The cops get there looking fairly agitated to have been called away from some caper that I imagine was happening at Dunkin' Donuts. I tell them that I cannot find my lug nut tool but I am checking one more time. I SWEAR I must have looked for that thing five times already. Guess what?!?! That's right! I found it. I look at the helpful peace officers and inform them that I am merely an idiot and have now found the lug nut tool that has been touched by the Gods, for it was invisible moments ago. I speak to the officers and ask if they wouldn't mind sticking around for a few moments while I fix the tire as my friend is frantic. They must have seen the dried tear tracks on here checks (yes I am a horrible person) for they agreed to say. Notice I said they stayed. They did not, however help. I proceeded to let the car down, loosen the lug nuts, jack the car up, remove the lug nuts and then struggle for dear life as I tried to remove the wheel from the car.

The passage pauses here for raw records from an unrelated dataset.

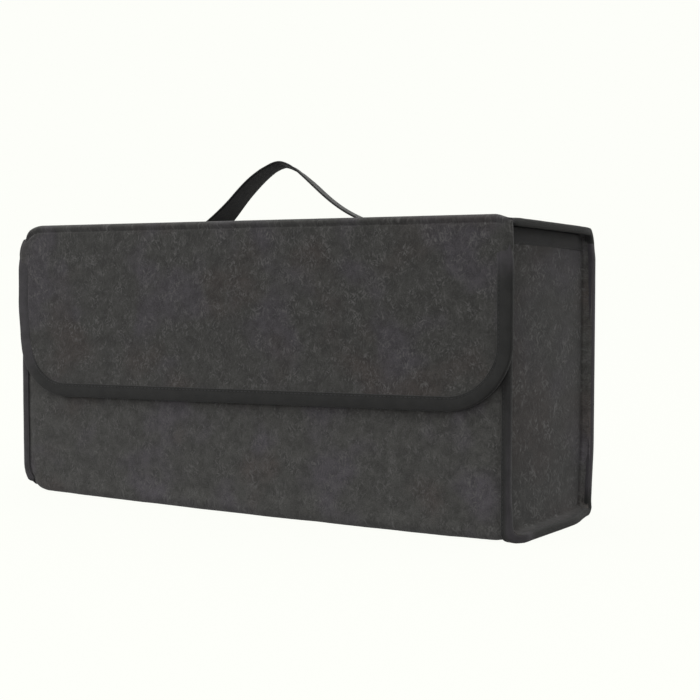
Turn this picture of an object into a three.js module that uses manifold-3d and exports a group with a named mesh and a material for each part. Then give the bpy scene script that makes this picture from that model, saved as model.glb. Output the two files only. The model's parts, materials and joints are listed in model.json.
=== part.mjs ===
// Trunk organizer: a box folded and sewn from thick felt, with a lid, a front flap and a carrying strap.
// Millimetres. X runs along the length, -Y is the front and +Z is up.
// The origin lies under the middle of the box, in the plane it stands on.

import * as THREE from "three";
import { mergeVertices } from "three/addons/utils/BufferGeometryUtils.js";
import Module from "manifold-3d";

const wasm = await Module();
wasm.setup();

// Overall size with the lid shut, not counting the strap
const boxLength = 500;
const boxDepth = 165;
const boxHeight = 245;

// Thickness of each stock
const feltThickness = 3.5;
const tapeThickness = 0.8;
const webbingThickness = 1.6;
const closureThickness = 0.8;
const gripThickness = 1;

// Clearance between two pieces that are sewn together or fold past each other
const fitGap = 0.3;

// Folds and seams of the box
const baseFoldRadius = 7;
const seamDepth = 10;
const pressedSeam = 1.5;
const seamTapeCover = 7;

// The lid reaches past the ends of the box, and rests just above its rim
const lidOverhang = 2.5;
const lidRest = 0.5;

// The soft back wall has sunk, so the lid and the rim under it slope down to the back
const backSettle = 6.5;

// Hems along the open rim
const frontHemHeight = 11;
const endHemHeight = 13.6;

// Front flap
const flapDrop = 153;
const flapCornerRadius = 55;
const flapTapeCover = 11;
const flapTapeStart = 26;

// Carrying strap, with its feet measured from the middle of the lid
const strapWidth = 38;
const strapRise = 53.5;
const strapApexX = -7.6;
const strapLeftFootX = -83;
const strapRightFootX = 101;
const strapTabLength = 30;
const strapLimbSteps = 18;

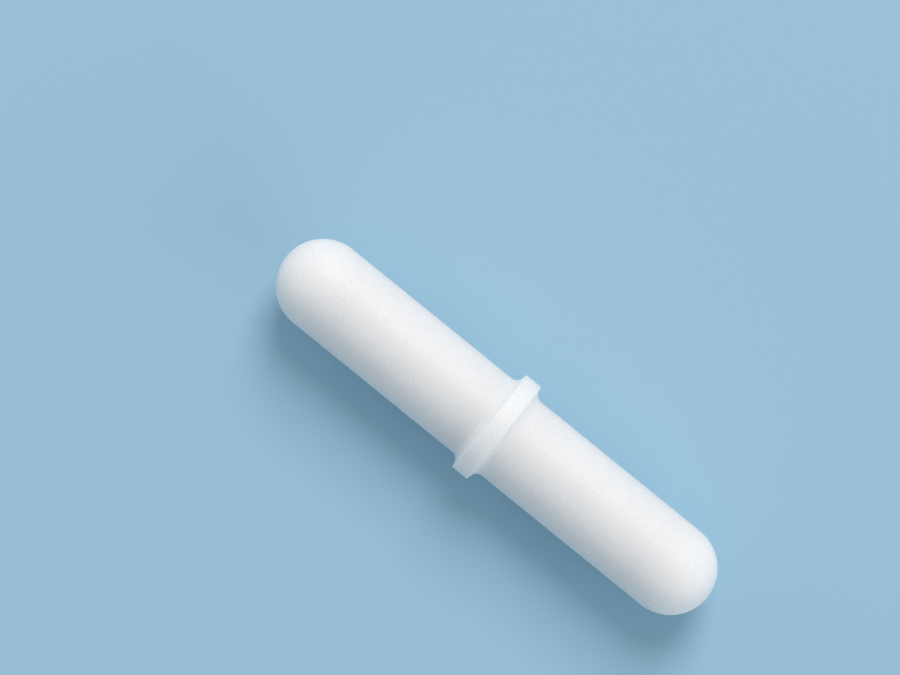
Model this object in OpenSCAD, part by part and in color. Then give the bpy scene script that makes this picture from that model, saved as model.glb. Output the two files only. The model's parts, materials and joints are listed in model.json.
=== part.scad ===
// Magnetic stirring bar with a pivot ring.
// A cylindrical magnet is sealed inside a moulded PTFE jacket, which is one piece:
// a round body, two hemispherical ends and a ring round the middle that the bar spins on.
// The bar lies along X, and the origin is the centre of the ring. Millimetres.

/* [Body] */
// Diameter of the jacket's body
bar_diameter = 8; // [7:0.1:12]
// Length of the jacket from tip to tip
bar_length = 45.8; // [30:0.1:80]

/* [Pivot ring] */
// Height of the ring above the body
ring_height = 1; // [0.6:0.05:2]
// Width of the ring's rim, measured between its two flanks
ring_width = 1.6; // [0.8:0.05:3]
// Lean of each flank, in degrees from square to the body
flank_angle = 13; // [0:1:25]
// Radius of the fillet that runs from each flank into the body
root_fillet = 0.7; // [0.2:0.05:0.75]
// Chamfer that breaks the two edges of the rim
edge_break = 0.1; // [0.04:0.02:0.3]

/* [Jacket] */
// Wall between the magnet's pocket and the surface of the body
side_wall = 1.5; // [0.8:0.05:2]
// Wall between each end of the pocket and the tip of the jacket
end_wall = 5; // [4:0.1:8]

/* [Magnet] */
// Gap between the magnet and the wall of its pocket, on every side
magnet_clearance = 0.05; // [0.02:0.01:0.2]
// Chamfer on the edges of the magnet's two end faces
magnet_chamfer = 0.4; // [0.2:0.05:0.8]

/* [Hidden] */
$fn = 96;

body_radius = bar_diameter / 2;
// Each end is a hemisphere, so the straight part stops one radius short of the tip
straight_length = bar_length - bar_diameter;

ring_radius = body_radius + ring_height;
// Half the ring's width at a given radius, on the straight line of its flank
function flank_at(radius) = ring_width / 2 + (ring_radius - radius) * tan(flank_angle);

// The fillet is tangent to the flank and to the body, and stays clear of the broken edge
fillet_limit = (ring_height - edge_break) / (1 - sin(flank_angle));
fillet_radius = min(root_fillet, fillet_limit);
fillet_top = body_radius + fillet_radius * (1 - sin(flank_angle));
ring_root = flank_at(fillet_top) + fillet_radius * cos(flank_angle);

pocket_radius = body_radius - side_wall;
pocket_length = bar_length - 2 * end_wall;

// Turns a half section about the bar's axis. The section's x is the distance from
// the axis, and its y is the distance from the middle of the ring along the bar.
module turned() {
    rotate([0, 90, 0]) rotate_extrude() children();
}

// Half section of the body, with its two hemispherical ends
module body_section() {
    translate([0, -straight_length / 2]) square([body_radius, straight_length]);
    intersection() {
        for (end = [-1, 1])
            translate([0, end * straight_length / 2]) circle(r = body_radius);
        translate([0, -bar_length / 2]) square([body_radius, bar_length]);
    }
}

// Half section of the pivot ring. Its foot is buried to half the depth of the wall.
module ring_section() {
    right_side = [
        [ring_radius, ring_width / 2 - edge_break],
        [ring_radius - edge_break, flank_at(ring_radius - edge_break)],
        [fillet_top, flank_at(fillet_top)],
        [body_radius, ring_root],
        [body_radius - side_wall / 2, ring_root]
    ];
    left_side = [for (i = [len(right_side) - 1:-1:0]) [right_side[i][0], -right_side[i][1]]];
    difference() {
        polygon(concat(right_side, left_side));
        for (side = [-1, 1])
            translate([body_radius + fillet_radius, side * ring_root]) circle(r = fillet_radius);
    }
}

// A round rod with chamfered ends, for the magnet and for the pocket moulded round it
module chamfered_rod(radius, length, chamfer) {
    turned() polygon([
        [0, -length / 2],
        [radius - chamfer, -length / 2],
        [radius, chamfer - length / 2],
        [radius, length / 2 - chamfer],
        [radius - chamfer, length / 2],
        [0, length / 2]
    ]);
}

module ptfe_jacket() {
    color([0.95, 0.95, 0.95]) difference() {
        turned() {
            body_section();
            ring_section();
        }
        chamfered_rod(pocket_radius, pocket_length, magnet_chamfer);
    }
}

module bar_magnet() {
    color([0.46, 0.47, 0.49]) chamfered_rod(
        pocket_radius - magnet_clearance,
        pocket_length - 2 * magnet_clearance,
        magnet_chamfer
    );
}

ptfe_jacket();
bar_magnet();
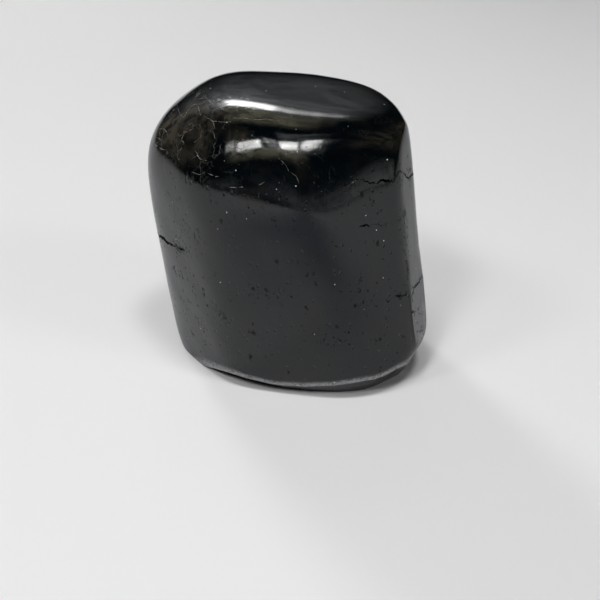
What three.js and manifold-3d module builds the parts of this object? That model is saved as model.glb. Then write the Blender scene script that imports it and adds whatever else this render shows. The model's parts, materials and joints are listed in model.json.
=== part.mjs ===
// Black tourmaline: a short, three-sided crystal column worn smooth in a tumbler, standing on its flat end.
// Millimetres. +Z is up, +X is to the right and +Y is away from the front.
// The origin is on the surface that the stone stands on, under the middle of its box.
import * as THREE from 'three';
import { mergeVertices } from 'three/addons/utils/BufferGeometryUtils.js';
import Module from 'manifold-3d';

const wasm = await Module();
wasm.setup();

// ---------------------------------------------------------------- driving dimensions

// The heart is the point that every face is measured from.
const heart = new THREE.Vector3(-0.46, -0.02, 19);

// The crystal's long axis leans this many degrees to the left.
const leanDegrees = 7;

// The skin is found along rays from the heart, no further out than this.
const longestReach = 40;

// How finely the skin is faceted: each side of the starting icosahedron is cut into one more edge than this.
const skinDetail = 19;

// The faces that the tumbler polished. Each is a plane: azimuth turns from the front (0) to the right (90)
// and back (180), tilt is how far it faces up, distance is from the heart, and wear is how softly it runs
// into its neighbours. The column's own faces lean with the crystal, and the ones worn onto its ends don't.
const polishedFaces = [
  // around the column
  { name: 'front left', azimuth: -52, tilt: 0, distance: 15.1, wear: 1.1, leans: true },
  { name: 'front', azimuth: -12, tilt: -2, distance: 14, wear: 1.3, leans: true },
  { name: 'front right', azimuth: 25, tilt: 1.8, distance: 16.5, wear: 0.9, leans: true },
  { name: 'right corner', azimuth: 64, tilt: 0.3, distance: 20.1, wear: 0.4, leans: true },
  { name: 'right', azimuth: 98, tilt: 0, distance: 17.7, wear: 1, leans: true },
  { name: 'back right', azimuth: 130, tilt: 0, distance: 16.8, wear: 2, leans: true },
  { name: 'back', azimuth: 165, tilt: 0, distance: 14.5, wear: 2, leans: true },
  { name: 'back left', azimuth: 215, tilt: 0, distance: 15.8, wear: 2, leans: true },
  { name: 'left', azimuth: 270, tilt: 1.5, distance: 19.4, wear: 1.7, leans: true },
  // across the top
  { name: 'top', azimuth: 80, tilt: 83, distance: 20.9, wear: 1, leans: false },
  { name: 'brow', azimuth: 4, tilt: 64, distance: 22.1, wear: 1.2, leans: false },
  { name: 'right brow', azimuth: 60, tilt: 60, distance: 24.6, wear: 1.2, leans: false },
  { name: 'front shoulder', azimuth: -4, tilt: 30, distance: 18.7, wear: 1.2, leans: false },
  { name: 'front right shoulder', azimuth: 16, tilt: 30, distance: 19.6, wear: 0.9, leans: false },
  { name: 'front left shoulder', azimuth: -50, tilt: 30, distance: 19.9, wear: 1.3, leans: false },
  { name: 'left crown', azimuth: -100, tilt: 66, distance: 24.2, wear: 1.4, leans: false },
  { name: 'left shoulder', azimuth: -90, tilt: 42, distance: 24.2, wear: 2.4, leans: false },
  { name: 'right shoulder', azimuth: 80, tilt: 40, distance: 26.4, wear: 1.2, leans: false },
  { name: 'back shoulder', azimuth: 180, tilt: 50, distance: 22.5, wear: 2, leans: false },
  // under the sides
  { name: 'left under-edge', azimuth: -100, tilt: -50, distance: 26.4, wear: 0.9, leans: false },
  { name: 'right under-edge', azimuth: 69, tilt: -29, distance: 25.05, wear: 0.5, leans: false },
];

// Flats that keep a crisp edge, where the column has split along its length and been polished again.
const flats = [
  { name: 'right strip', azimuth: 68, tilt: 1.6, distance: 18.8, leans: true },
];

// The flat base, and the bevels that are worn along its front edge, from left to right.
const base = { azimuth: 0, tilt: -90, distance: heart.z, leans: false };
const bevels = [
  { name: 'left bevel', azimuth: -28, tilt: -48, distance: 21.45, leans: false },
  { name: 'front left bevel', azimuth: -14, tilt: -46, distance: 21.5, leans: false },
  { name: 'front bevel', azimuth: -2, tilt: -40, distance: 21.55, leans: false },
  { name: 'front right bevel', azimuth: 14, tilt: -36, distance: 22.65, leans: false },
  { name: 'right bevel', azimuth: 38, tilt: -36, distance: 24.5, leans: false },
  { name: 'far right bevel', azimuth: 57, tilt: -30, distance: 25.4, leans: false },
];

// How much is worn off the edge between one bevel and the next.
const bevelEdgeWear = 0.14;

// Slow swells that the tumbler left in the polish: height, length from crest to crest and direction.
const swells = [
  { height: 0.06, length: 11, direction: [0.9, 0.3, 0.35], phase: 0.4 },
  { height: 0.05, length: 8.5, direction: [-0.35, 0.5, 0.8], phase: 2.1 },
  { height: 0.03, length: 6, direction: [0.6, -0.5, 0.65], phase: 4.0 },
];

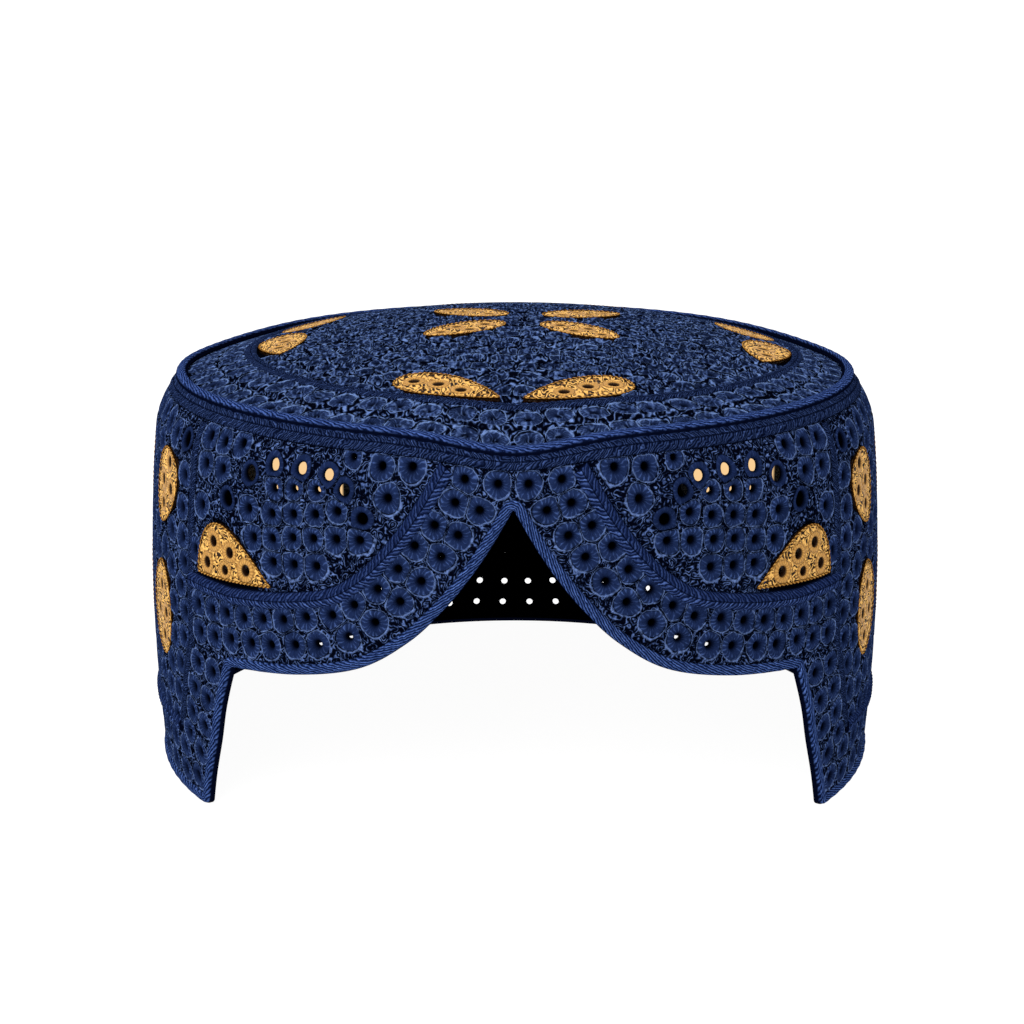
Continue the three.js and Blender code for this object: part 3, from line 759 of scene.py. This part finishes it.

I finally had to stand and use all my might, which shook the whole car, before the wheel popped free. Only then did one of the police officers, who looked like he was moonbathing against his patrol car, ask if I needed help. Pause. Are you freakin' joking here!
Mr. Helpful assists me in getting the spare on before jokingly saying, "One too many cocktails huh?" I chuckle and say that we merely got lost. As if that explains why a huge chunk of my wheel was pushed through my tire.

We asked these helpful individuals for directions and then were on our way.